Sen. Cathy Osten, D-Sprague, the co-chair of the Appropriations Committee, said none of the school projects in the bill requires immediate funding, but Lamont said in a hastily called news conference Friday afternoon that it was important to lock in the size of the school bonding now.
Osten has an item on the list: A measure to codify state rules for hemp agriculture. Temporary regulations are expiring, and businesses must shut down without state or federal legislation by Oct. 31, she said.
A farm in Ledyard, part of her district in eastern Connecticut, was the first permitted to grow hemp. About 50 others have followed suit, she said.
“It’s not a booming business yet, but it’s not going to be booming at all if we shut it down in its infancy,” Osten said.
Under a separate call, lawmakers also are expected to confirm the judicial nominations of a Supreme Court justice and three Appellate Court judges. All four are serving on an interim basis after being appointed in July, when the legislature was not in session. A vote before the regular session was not necessary.
The legislature’s Judiciary Committee is expected to meet Wednesday on the four judicial nominations: Christine E. Keller to the Supreme Court and Joan K. Alexander, José A. Suarez and Melanie L. Cradle to the Appellate Court.
The House is expected to come in on Wednesday and the Senate on Friday.
The prevailing-wage measure is a new version of a bill that died from inaction when the General Assembly suspended its regular session in March and never resumed before its constitutional adjournment deadline in May.

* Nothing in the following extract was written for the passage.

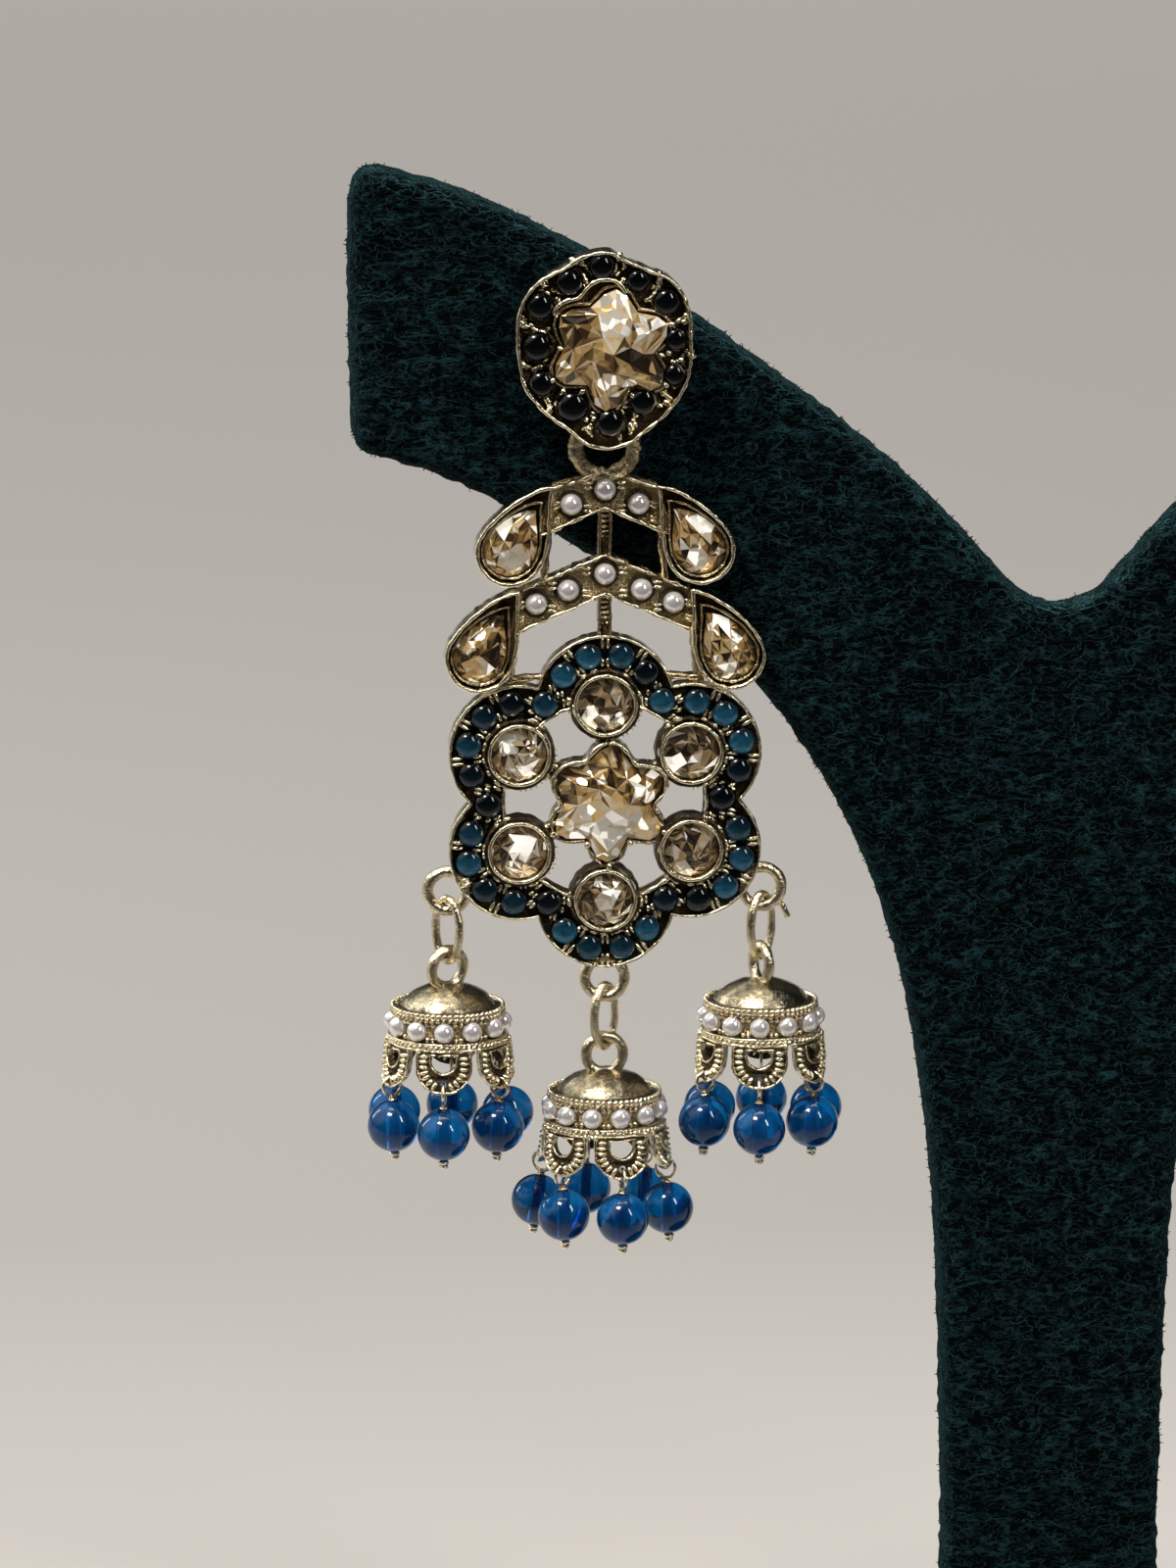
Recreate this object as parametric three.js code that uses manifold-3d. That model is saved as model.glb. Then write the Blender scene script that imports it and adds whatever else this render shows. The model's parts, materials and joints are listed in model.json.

It would codify in state law how the prevailing wage is calculated in Connecticut, essentially by giving the state some distance from federal control.
The state Department of Labor updates the prevailing wage rates every July 1st, but they must be finalized by the U.S. Department of Labor. Trade unions and contractors both supported the measure, saying federal inaction has led to administrative delays and confusion.
“It’s not meant to arbitrarily raise wages. It’s meant to simply protect the law as it is in practice today as a preventive measure,” the Berlin Steel Construction Company told lawmakers in written testimony in March.
But the Connecticut Conference of Municipalities and the Council of Small Towns, who complain that the prevailing wage drives up the costs of construction in public works, viewed the measure less benignly.
CCM asked the legislature to complete a detailed fiscal analysis of how the bill would affect cities and towns, and COST declared itself in opposition.
“Under this proposal, prevailing wage rates must be in lockstep with wage rates dictated by union contracts, which will significantly increase costs for state and municipal projects,” said Betsy Gara, executive director of COST.